The supplies arrived a week later. An endless queue of baggage wagons laden with provisions rolled into the city, and the soldiers hummed as they tirelessly ferried ham, crates of stale bread, sacks of beans and oats, and barrels of alcohol. The plentiful sight - a rare occurrence of late - seemed to help the men forget their worries, if only temporarily.
After watching the soldiers work and eyeing the full storage shed, Maxi made her way to the city gate. The empty grounds, likely a training spot for the sentries, were packed with wagons and horses, as were the roadsides.

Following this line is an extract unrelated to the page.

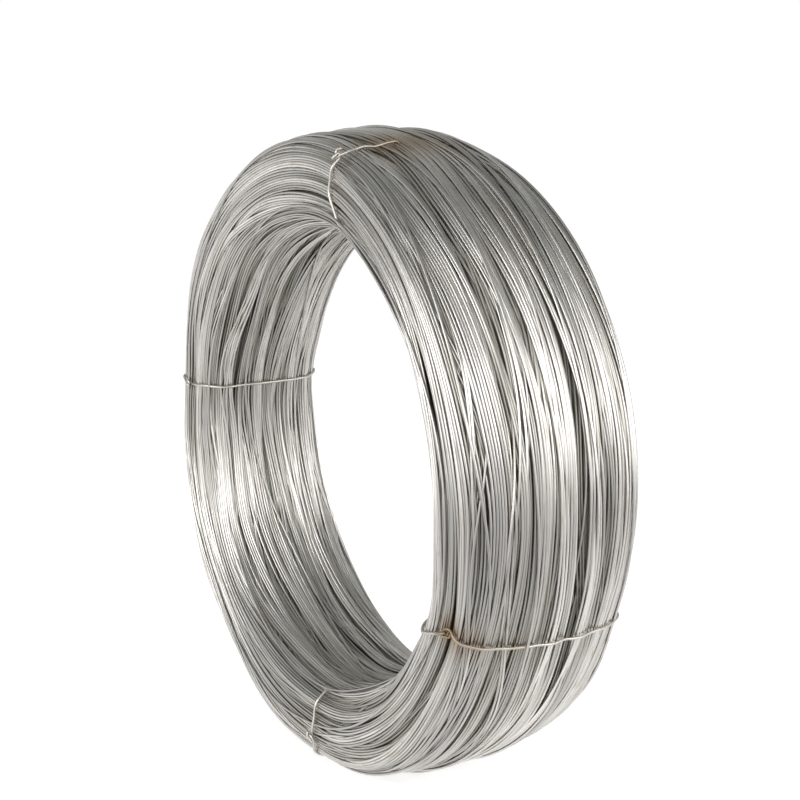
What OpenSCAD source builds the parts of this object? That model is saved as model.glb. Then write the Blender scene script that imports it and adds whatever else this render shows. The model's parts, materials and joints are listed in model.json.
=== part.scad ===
// Coil of galvanized iron wire, tied at four places.
// Millimetres, +Z up. The coil stands on its rim: its axis lies along Y, the origin is the
// centre of its bore, and the end that carries the tie knots faces -Y.
//
// The wound bundle is one turned solid. Its rounded lays, each a rope of several turns lying
// side by side, run round both ends and the outer side. The bore is left smooth, because
// that is where the spindle of a pay-off stand goes.

/* [Coil] */
// Outer diameter over the crown of the bundle
coil_outer_d = 400; // [360:1:480]
// Diameter of the bore
bore_d = 287; // [240:1:296]
// Width of the coil, from end to end
coil_width = 110; // [90:1:140]
// How far the outer side falls from its crown to the edges of the ends
crown_fall = 17; // [12:0.5:20]
// Fullness of the crown towards the end with the knots (2 is an ellipse)
near_fullness = 2.4; // [2:0.05:3]
// Fullness of the crown towards the other end
far_fullness = 2.9; // [2:0.05:3]
// Radius of the rounded edges of the bore
bore_edge_r = 24; // [15:0.5:28]

/* [Lays] */
// Mean width of one lay of turns, measured along the outline
lay_w = 8.8; // [7:0.2:12]
// Depth of the deepest grooves between lays
lay_groove = 2.1; // [1.2:0.1:2.1]
// Least depth of a groove, as a share of the deepest
groove_share = 0.6; // [0.5:0.05:1]

/* [Ties] */
// Diameter of the tie wire
tie_d = 1.65; // [1.2:0.05:2]
// Clearance round a tie in its channel
tie_gap = 0.3; // [0.2:0.05:0.5]
// How far a tie lies below the crests of the lays
tie_sink = 0.25; // [0.2:0.05:0.4]
// Angle of the top tie round the coil, from +X towards +Z
top_angle = 73; // [60:1:100]
// Angle of the back tie
back_angle = 168; // [150:1:180]
// Angle of the bottom tie
bottom_angle = 270; // [255:1:285]
// Angle of the front tie
front_angle = 336; // [320:1:350]

/* [Knots] */
// Radius of the eye at one end of a tie, along the middle of its wire
eye_r = 3; // [2.8:0.1:3.6]
// Distance of a knot's middle from the edge between the crown and the end
knot_back = 5; // [3:0.5:8]

/* [Hidden] */
$fn = 96;

outer_r = coil_outer_d / 2;
bore_r = bore_d / 2;
half_w = coil_width / 2;
tie_r = tie_d / 2;
tie_angles = [top_angle, back_angle, bottom_angle, front_angle];

// ---- Outline of the section ----
// Points are [radius, height along the coil's axis]. The outline starts at the far end of
// the bore's straight wall, and runs over the far end, the crown and the near end back to
// the near end of that wall. The wall itself closes it.

function signed_power(x, p) = sign(x) * pow(abs(x), p);

edge_steps = 12;
crown_steps = 60;
shoulder_r = outer_r - crown_fall;
// The bore's edges are rounded as far as the flat of the ends lets them
end_flat = 2;
edge_r = min(bore_edge_r, shoulder_r - bore_r - end_flat);
wall_half = half_w - edge_r;

// Rounded edge of the bore on side +1 (near) or -1 (far), from the wall (0) to the end (90)
function bore_edge_point(turn, side) = [
    bore_r + edge_r * (1 - cos(turn)),
    side * (wall_half + edge_r * sin(turn))
];

// Crown, a half oval from the far shoulder (0) to the near shoulder (180)
function crown_point(turn) =
    let (fullness = turn < 90 ? far_fullness : near_fullness)
    [shoulder_r + crown_fall * signed_power(sin(turn), 2 / fullness),
     -half_w * signed_power(cos(turn), 2 / fullness)];

outline = concat(
    [for (i = [0:edge_steps]) bore_edge_point(90 * i / edge_steps, -1)],
    [for (i = [0:crown_steps]) crown_point(180 * i / crown_steps)],
    [for (i = [edge_steps:-1:0]) bore_edge_point(90 * i / edge_steps, 1)],
    [bore_edge_point(0, -1)]
);

// Distance along the outline to each of its points
distances = [for (i = 0, d = 0; i < len(outline);
    i = i + 1, d = i < len(outline) ? d + norm(outline[i] - outline[i - 1]) : d) d];
radius_table = [for (i = [0:len(outline) - 1]) [distances[i], outline[i][0]]];
height_table = [for (i = [0:len(outline) - 1]) [distances[i], outline[i][1]]];

wound_length = distances[len(outline) - 2];
closed_length = distances[len(outline) - 1];
knot_at = distances[edge_steps + 1 + crown_steps] - knot_back;

function wrapped(s) = s - closed_length * floor(s / closed_length);
function outline_at(s) =
    [lookup(wrapped(s), radius_table), lookup(wrapped(s), height_table)];

// Direction along the outline and the direction out of the bundle
slope_step = 0.6;
function along(s) =
    let (d = outline_at(s + slope_step) - outline_at(s - slope_step)) d / norm(d);
function outward(s) = let (a = along(s)) [a[1], -a[0]];
function inset_point(s, depth) = outline_at(s) - depth * outward(s);

// ---- Bundle ----

lays = round(wound_length / lay_w);
lay_steps = 10;
bundle_steps = lays * lay_steps;
// The lays differ in width and their grooves in depth, in cycles of a few lays
width_swing = 0.14;
width_cycle = 5;
depth_cycle = 3.4;
channel_depth = tie_sink + tie_d + tie_gap;
channel_w = tie_d + 2 * tie_gap;

// Place counted in lays. Its ends stay whole numbers, so a crest meets the bore's wall.
function lay_place(s) =
    let (place = lays * s / wound_length, ends = sin(180 * s / wound_length))
    place + width_swing * ends * sin(360 * place / width_cycle);

// Rounded crests and sharp valleys
function groove_depth(s) =
    let (place = lay_place(s),
         share = 0.5 + 0.5 * cos(360 * floor(place) / depth_cycle))
    lay_groove * (groove_share + (1 - groove_share) * share) * (1 - abs(cos(180 * place)));

// Outline of the bundle, cut back by the grooves between its lays
function bundle_outline() = [
    for (i = [0:bundle_steps])
        let (s = wound_length * i / bundle_steps)
        i == 0 || i == bundle_steps ? outline_at(s) : inset_point(s, groove_depth(s))
];

// Outline of what the bottoms of the tie channels reach
function core_outline() = [
    for (i = [0:bundle_steps / 2])
        let (s = wound_length * i / (bundle_steps / 2))
        i == 0 || i == bundle_steps / 2
            ? [bore_r + channel_depth, outline_at(s)[1]]
            : inset_point(s, channel_depth)
];

module tie_slot(angle) {
    reach = outer_r - bore_r + 2 * channel_depth;
    height = coil_width + 2 * channel_depth;
    rotate([0, 0, angle])
        translate([bore_r - channel_depth, -channel_w / 2, -height / 2])
            cube([reach, channel_w, height]);
}

module wire_coil() {
    color([0.66, 0.66, 0.65]) {
        difference() {
            rotate_extrude() polygon(bundle_outline());
            for (angle = tie_angles) tie_slot(angle);
        }
        rotate_extrude() polygon(core_outline());
    }
}

// ---- Ties ----
// Each tie is one wire. One end is bent into an open eye that lies on the bundle, and the
// other end comes up through the eye and hooks back over it. A tie's points are
// [across the tie, radius, height], with the across axis along the coil's turns.

run_steps = 64;
eye_steps = 14;
eye_turn = 255;
hook_steps = 8;
jog_steps = 6;
jog_length = 8;
rise_length = 5;
eye_lift = tie_r + tie_gap;
hook_r = tie_d + tie_gap;
hook_tail = 2.5;

// A point over the knot: how far across, along the outline and above the crests
function over_knot(across, forward, up) =
    let (p = outline_at(knot_at) + forward * along(knot_at) + up * outward(knot_at))
    [across, p[0], p[1]];

function eased(t) = t * t * (3 - 2 * t);

// Hook: its tail, then half a turn over the eye's wire and down into the channel
hook_points = concat(
    [over_knot(0, eye_r + hook_tail, eye_lift + hook_r - tie_gap)],
    [for (i = [0:hook_steps])
        let (turn = 90 + 180 * i / hook_steps)
        over_knot(0, eye_r + hook_r * cos(turn), eye_lift + hook_r * sin(turn))]
);

// Run in the channel, from beyond the hook round the bundle to the foot of the eye
tie_depth = tie_sink + tie_r;
run_start = knot_at + eye_r + hook_r;
run_length = closed_length - eye_r - hook_r - jog_length - rise_length;
run_points = [
    for (i = [0:run_steps])
        let (s = run_start + run_length * i / run_steps,
             p = wrapped(s) > wound_length
                 ? [bore_r + tie_depth, outline_at(s)[1]]
                 : inset_point(s, tie_depth))
        [0, p[0], p[1]]
];

// The wire rises out of the channel, then steps aside to the rim of the eye
rise_points = [
    for (i = [1:jog_steps])
        let (t = i / jog_steps,
             s = knot_at - jog_length - rise_length * (1 - t),
             p = inset_point(s, tie_depth - (tie_depth + eye_lift) * eased(t)))
        [0, p[0], p[1]]
];
jog_points = [
    for (i = [1:jog_steps - 1])
        let (t = i / jog_steps,
             s = knot_at - jog_length * (1 - t),
             p = inset_point(s, -eye_lift))
        [eye_r * eased(t), p[0], p[1]]
];
eye_points = [
    for (i = [0:eye_steps])
        let (turn = eye_turn * i / eye_steps)
        over_knot(eye_r * cos(turn), eye_r * sin(turn), eye_lift)
];

tie_points = concat(hook_points, run_points, rise_points, jog_points, eye_points);

// ---- Round wire swept along points ----

wire_sides = 8;

function unit(v) = v / norm(v);
function headings(points) = [
    for (i = [0:len(points) - 1])
        unit(points[min(i + 1, len(points) - 1)] - points[max(i - 1, 0)])
];
function squared(v, heading) = unit(v - (v * heading) * heading);

// A side direction carried along the wire without twist
function side_directions(turned, first) = [
    for (i = 0, n = squared(first, turned[0]); i < len(turned);
        i = i + 1, n = i < len(turned) ? squared(n, turned[i]) : n) n
];

module round_wire(points, r, first_side) {
    turned = headings(points);
    sides = side_directions(turned, first_side);
    last = len(points) - 1;
    rings = [
        for (i = [0:last], k = [0:wire_sides - 1])
            let (a = 360 * k / wire_sides)
            points[i] + r * (cos(a) * sides[i] + sin(a) * cross(turned[i], sides[i]))
    ];
    walls = [
        for (i = [0:last - 1], k = [0:wire_sides - 1])
            let (a = i * wire_sides + k, b = i * wire_sides + (k + 1) % wire_sides)
            [a, a + wire_sides, b + wire_sides, b]
    ];
    ends = [
        [for (k = [0:wire_sides - 1]) k],
        [for (k = [wire_sides - 1:-1:0]) last * wire_sides + k]
    ];
    polyhedron(rings, concat(walls, ends), convexity = 8);
}

// The tie's points stand in the half plane at angle 0, with the turns' direction as across
module tie(angle) {
    placed = [for (p = tie_points) [p[1], -p[0], p[2]]];
    color([0.72, 0.71, 0.69])
        rotate([0, 0, angle])
            round_wire(placed, tie_r, [0, 1, 0]);
}

module tie_top() { tie(top_angle); }
module tie_back() { tie(back_angle); }
module tie_bottom() { tie(bottom_angle); }
module tie_front() { tie(front_angle); }

// Turns the coil's own frame, with its axis upward, to stand on its rim
module upright() { rotate([90, 0, 0]) children(); }

upright() wire_coil();
upright() tie_top();
upright() tie_back();
upright() tie_bottom();
upright() tie_front();
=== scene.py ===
"""Looks of the coil of galvanized iron wire, in metres, in the part's own frame.

The coil's axis lies along Y. An angle round the coil is measured from +X towards +Z. The section
of the bundle is drawn in the plane [radius, y], and the wires are laid in layers under it.
"""

import json
import math

import bpy
import numpy as np
from mathutils import Matrix, Vector


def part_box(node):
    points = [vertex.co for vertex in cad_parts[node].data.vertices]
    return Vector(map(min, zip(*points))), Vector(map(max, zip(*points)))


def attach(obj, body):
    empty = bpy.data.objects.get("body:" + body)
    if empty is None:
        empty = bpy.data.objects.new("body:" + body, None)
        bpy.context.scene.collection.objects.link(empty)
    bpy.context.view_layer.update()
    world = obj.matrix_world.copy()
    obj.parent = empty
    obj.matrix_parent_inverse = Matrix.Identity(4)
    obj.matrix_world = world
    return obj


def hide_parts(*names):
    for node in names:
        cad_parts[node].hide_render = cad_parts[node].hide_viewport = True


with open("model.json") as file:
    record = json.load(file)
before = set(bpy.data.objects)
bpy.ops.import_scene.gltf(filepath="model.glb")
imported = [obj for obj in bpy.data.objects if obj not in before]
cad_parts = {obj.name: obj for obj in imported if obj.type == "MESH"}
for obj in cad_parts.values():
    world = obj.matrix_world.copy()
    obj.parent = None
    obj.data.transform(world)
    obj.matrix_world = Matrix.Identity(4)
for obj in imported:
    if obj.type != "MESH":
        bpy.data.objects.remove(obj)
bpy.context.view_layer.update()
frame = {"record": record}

MM = 0.001
WIRE_R = 0.825 * MM
WIRE_D = 2 * WIRE_R
TIES = ("tie_top", "tie_back", "tie_bottom", "tie_front")

coil_low, coil_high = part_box("wire_coil")
OUTER_R = (coil_high.z - coil_low.z) / 2
HALF_W = (coil_high.y - coil_low.y) / 2
BORE_R = frame["record"]["mounts"][0]["dims"]["r_mm"] * MM
FLOOR_Z = coil_low.z


def tie_angle(node):
    """Angle round the coil of a tie, from the middle of its box."""
    low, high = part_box(node)
    middle = (low + high) / 2
    return math.atan2(middle.z, middle.x)


TIE_ANGLES = {node: tie_angle(node) for node in TIES}

# ---- Section of the bundle ----

MEAN_WIDTH = 0.968               # mean half width as a share of the solid's
WIDTH_SWING = 0.079              # the bundle is wider by this share on one side of the coil, and
                                 # narrower by it on the opposite side
WIDEST_AT = math.radians(-5)
SHOULDER_SHARE = 0.697           # where the section is widest, from the bore (0) to the crown (1)
FULLNESS_OUTER = (2.9, 2.4)      # fullness of the crown towards +Y and towards -Y
FULLNESS_INNER = (3.1, 4.1)      # the same on the bore's side
CURVE_POINTS = 8001
OUTLINE_STEP = 0.25 * MM
SLOPE_SPAN = 2                   # steps to either side over which the outline's slope is taken
BEND_SPAN = 4                    # the same for its bend
TIGHTEST_BEND = 7 * MM           # the least radius that counts as bend
SWELL = 0.8 * MM                 # how far the bundle stands out between its ties
SQUEEZE = {                      # how far each tie pulls the bundle in
    "tie_top": 1.0 * MM,
    "tie_back": 2.4 * MM,
    "tie_bottom": 2.4 * MM,
    "tie_front": 2.4 * MM,
}
SQUEEZE_SPREAD = math.radians(13)


def signed_power(x, p):
    return np.sign(x) * np.abs(x) ** p


def section_curve():
    """Radius and y of the closed outline, from the bore over +Y, the crown and -Y to the bore."""
    turn = np.linspace(-math.pi / 2, 1.5 * math.pi, CURVE_POINTS)
    c, s = np.cos(turn), np.sin(turn)
    far, outer = c >= 0, s >= 0
    fullness = np.where(
        outer,
        np.where(far, *FULLNESS_OUTER),
        np.where(far, *FULLNESS_INNER),
    )
    shoulder_r = BORE_R + SHOULDER_SHARE * (OUTER_R - BORE_R)
    reach = np.where(outer, OUTER_R - shoulder_r, shoulder_r - BORE_R)
    radius = shoulder_r + reach * signed_power(s, 2 / fullness)
    y = MEAN_WIDTH * HALF_W * signed_power(c, 2 / fullness)
    return radius, y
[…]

As Ruth had predicted, the church had agreed to pay for most of the campaign expenses. However, having heard rumors that it was not doing well financially, Maxi had not been expecting such abundant supplies.
She stared at the mounds of firewood and hay in bewilderment before making her way along the confined path to reach the gate, where the stream of wagons was still passing through.
Recognizing her, one of the soldiers cried out, “Greetings, Lady Calypse!”
His face seemed familiar. Maxi surmised that he must be among the soldiers she had treated.
She bobbed her head in greeting before climbing the wooden staircase next to the wall to get a better view of the procession. The top offered a clear view of the columns of soldiers and wagons moving across the field. Maxi watched the scene in numb silence when she heard a familiar voice from below.
Looking down, she saw two small boys with round faces and fleece-like hair sitting on the roof of one of the wagons in line for entry. She recognized them instantly!
“Alec! Dean!” she exclaimed.
The two Umri boys waved their small hands excitedly. Maxi raced down the stairs just as they entered the city.
“W-What are you two doing here?” she had breathlessly, rushing over.
“The Tower sent us!” one of the twins cried out as he hopped down from the wagon.
Maxi moved aside to make way for the others in line and glanced from one twin to another.
“I-Is it just the two of you?” she asked, feeling both pleased and surprised to see them.
“Of course not. Plenty of us came.”
One of the twins - Alec, Maxi guessed - pointed a plump thumb outside the gate. “Annette should be somewhere back there with Sidina.”
Maxi looked past the gate and through the gap between the lines of wagons. True enough, there were familiar faces among those queuing to enter the city: Anette, bundled in a thick coat, the ever-bright Sidina, a weary-looking Calto, and the other mages of Urd.
“I-Is everyone here…to join the Dragon Campaign?”